When manager logic reflects operational reality, including temporary cover and matrix structures, the system absorbs the change. Accountability follows the role, not the individual.

This is not really about org charts.

It is about continuity.

If manager structures flex with the business, performance oversight remains steady even when people move.

7. Self-Service User Management

Question: Can users manage parts of their own profile?

Totara allows configurable profile permissions and self service editing aligned to governance requirements. In practice, you choose what users can change and what they cannot.

The real issue is balance.

Too little control creates bottlenecks. Data becomes outdated. Simple updates require admin intervention. Over time, the platform feels rigid and adoption suffers.

Too much control creates a different set of problems. Data integrity weakens. Reporting becomes less consistent. Compliance exposure increases when critical fields shift unexpectedly.

Self service is often framed as convenience. In reality, it is governance.

Which fields are user controlled? Which are owned by HR? Which fields trigger automation such as audience membership or learning assignments?

Profile data drives enrolments, reporting and compliance logic. If the wrong fields are editable, your automation model starts to wobble.

Clear boundaries reduce friction without weakening control.

8. Guest / Read-Only Access

Question: Can users preview or access content without formal enrolment?

Totara supports guest access and read only roles, depending on configuration. You can allow visibility without full participation.

This question usually appears in extended enterprise models, internal marketing scenarios or when stakeholders want transparency before committing to enrolment.

But the deeper conversation is about visibility strategy.

Where does open access sit in your learning model?

Preview access can increase transparency and engagement. It helps learners understand what they are signing up for.

At the same time, it adds complexity. Intellectual property needs protection. Data boundaries must be defined. Access control becomes more nuanced.

Open access is not just a setting you switch on.

It is a governance decision.

When visibility is intentional, transparency supports engagement without compromising control.

9. Account Status & Lifecycle Management

Question: What happens to user accounts over time?

Totara supports activation, suspension, deactivation, GDPR related data management and automated status changes via HR integration. The mechanics are there.
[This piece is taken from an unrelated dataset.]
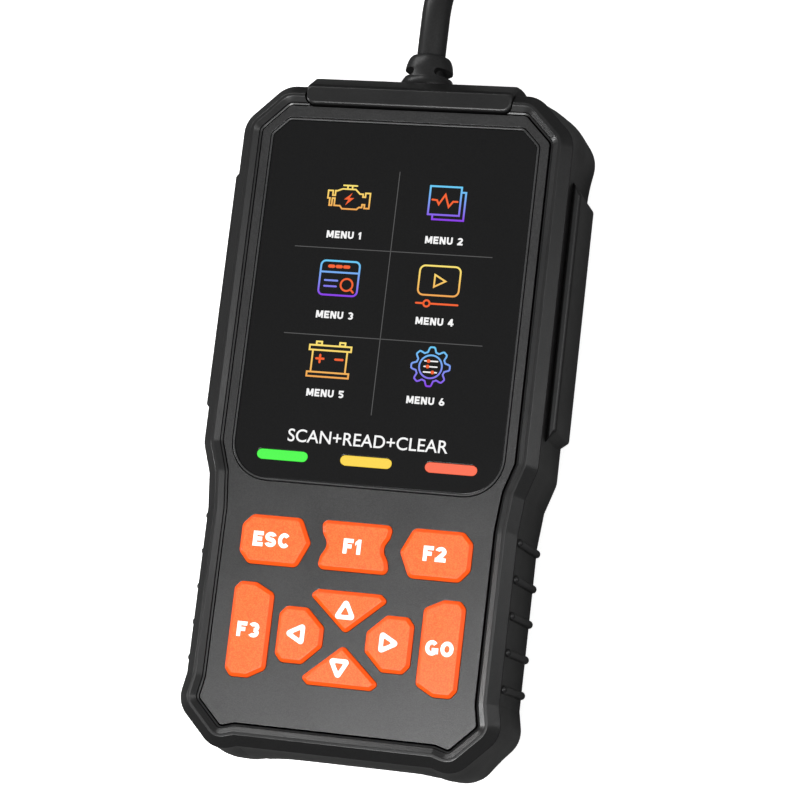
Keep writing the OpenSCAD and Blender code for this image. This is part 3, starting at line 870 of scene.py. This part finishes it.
def add_end_cap():
    """The rubber cap over the top end: a flat front, a sloping back and a thin line between them."""
    top_y, seam, seam_low = CAP_EDGE_Y - 4.5, 0.14, 35.75
    levels = [   # inset, back, corner radius, front inset, height
        (1, CAP_BACK_Y - 1.4, 1, 0, 8), (0.2, CAP_BACK_Y - 0.3, 1.4, 0, 9), (0, CAP_BACK_Y, 2, 0, 10),
        (0, CAP_BACK_Y, 2.4, 0, 21), (0, CAP_BACK_Y - 0.2, 2.4, 0, 24),
        (0, CAP_EDGE_Y + 0.05, 2.4, 0, 28.6), (0, CAP_EDGE_Y - 0.35, 2.4, 0, 29.8),
        (0, top_y + 1.15, 2.4, 0, FACE_Z - 0.2),
        (0, top_y + 0.75, 2.4, 0, FACE_Z + 0.2), (0.03, top_y + 0.6, 2.4, 0, FACE_Z + 0.42),
        (0.1, top_y + 0.42, 2.35, 0.1, FACE_Z + 0.6), (0.28, top_y + 0.2, 2.2, 0.28, FACE_Z + 0.84),
        (0.55, top_y, 2, 0.55, FACE_Z + 0.98), (0.9, top_y - 0.3, 1.8, 0.9, RIDGE_Z + 0.02),
    ]
    rings = []
    for inset, back, r, front_inset, z in levels:
        half = [(CAP_HALF - inset, CAP_LOW_Y + front_inset, r), (CAP_HALF - inset, back, 1)]
        rings.append(at(rounded(both(half), 10), z))
    cap = add_mesh("cap_shell", loft(rings), "bumper_rubber", 32)
    bore = lathe([(7.45, CAP_LOW_Y - 2), (7.45, CAP_BACK_Y + 3)], LEAD_Z, 64)
    line = bar(-CAP_HALF - 1, top_y + 0.1, CAP_HALF + 1, top_y + 0.1 + seam)
    cut_away(cap, joined([bore, prism(line, seam_low, RIDGE_Z + 2)]))
    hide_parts("end_cap")


add_bumper()
add_rails()
add_ribs()
add_end_cap()


# ---- keys

SIDE_TOP, SIDE_BOTTOM, PAD_MID = -48, -73.3, -60.8
EXIT_KEY = mirrored([
    (12.2, -36.5, 1.4), (15.3, -43.2, 2), (28.9, -43.2, 2), (31.6, -40.1, 2),
    (31.6, -32.8, 2), (28.9, -30, 2), (15.3, -30, 2),
])
CODES_KEY = [
    (-9.9, -29.9, 1.6), (-9.2, -33.4, 3), (-7.4, -36.4, 3), (-9.2, -39.4, 3), (-9.9, -43, 1.6),
    (9.9, -43, 1.6), (9.2, -39.4, 3), (7.4, -36.4, 3), (9.2, -33.4, 3), (9.9, -29.9, 1.6),
]
OK_KEY = [
    (20.4, -70.7, 1.6), (25.2, SIDE_BOTTOM, 2), (30, SIDE_BOTTOM, 1.6), (31.6, -71.2, 1.6),
    (31.6, -49.8, 1.6), (30, SIDE_TOP, 1.6), (25.6, SIDE_TOP, 2), (20.4, -50.6, 1.6),
]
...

Risk builds quietly when those controls are not applied consistently.

Leavers remain active longer than they should. Contractors are not offboarded cleanly. Dormant accounts accumulate. Data retention rules are vague.

At first, it feels minor. A small oversight. But over time, those oversights stack up.

Inactive accounts create compliance risk. Poor lifecycle control distorts reporting. Audit trails weaken because account status no longer reflects reality.

Lifecycle management is governance in motion.

When account status aligns automatically with employment status, reporting remains accurate and oversight stays credible.

Left unmanaged, small gaps turn into structural weaknesses.

10. Unique User Identification

Question: Can each user have a unique, non email based identifier?

Totara can store unique identifiers through custom profile fields aligned to HR or enterprise systems. Technically, this is not complicated.

The impact, however, is significant.

Emails change. Domains shift. Organisations merge. Systems integrate. Data migrates.

If identity depends only on email, reconciliation problems follow. Duplicate accounts appear. Learning history fragments. Compliance records become harder to defend.

Identity stability underpins data trust.

A persistent, system aligned identifier protects integration integrity. Reporting remains accurate across systems. Migrations are safer. Compliance records stay intact.

In complex or regulated environments, this becomes critical.

When identity is stable, performance data remains reliable even as the organisation evolves.

Conclusion

Across both parts of this Rapid Fire series, the pattern is hard to miss.

Part 1 addressed structure. Creation, source of truth, permissions and grouping logic.

Part 2 tested that structure under pressure. Manager shifts. Delegation. Self service boundaries. Visibility decisions. Lifecycle control. Identity stability.

Together, they point to a simple but important question.

Is your user and access model built only for stability, or designed to handle change?

In mature environments, identity is stable. Accountability is clear. Access adjusts with role. Reporting remains trustworthy even as structures evolve. Governance does not need to be rebuilt every time something shifts.

In less mature setups, small gaps compound. Approvals stall. Data drifts. Compliance becomes reactive. Confidence erodes because the structure underneath is fragile.

When user and access management works well, you barely notice it. It simply supports scale, oversight and growth.

When the foundations are strong and the system holds under change, learning becomes a dependable part of your performance infrastructure.

That, ultimately, is the real measure of maturity.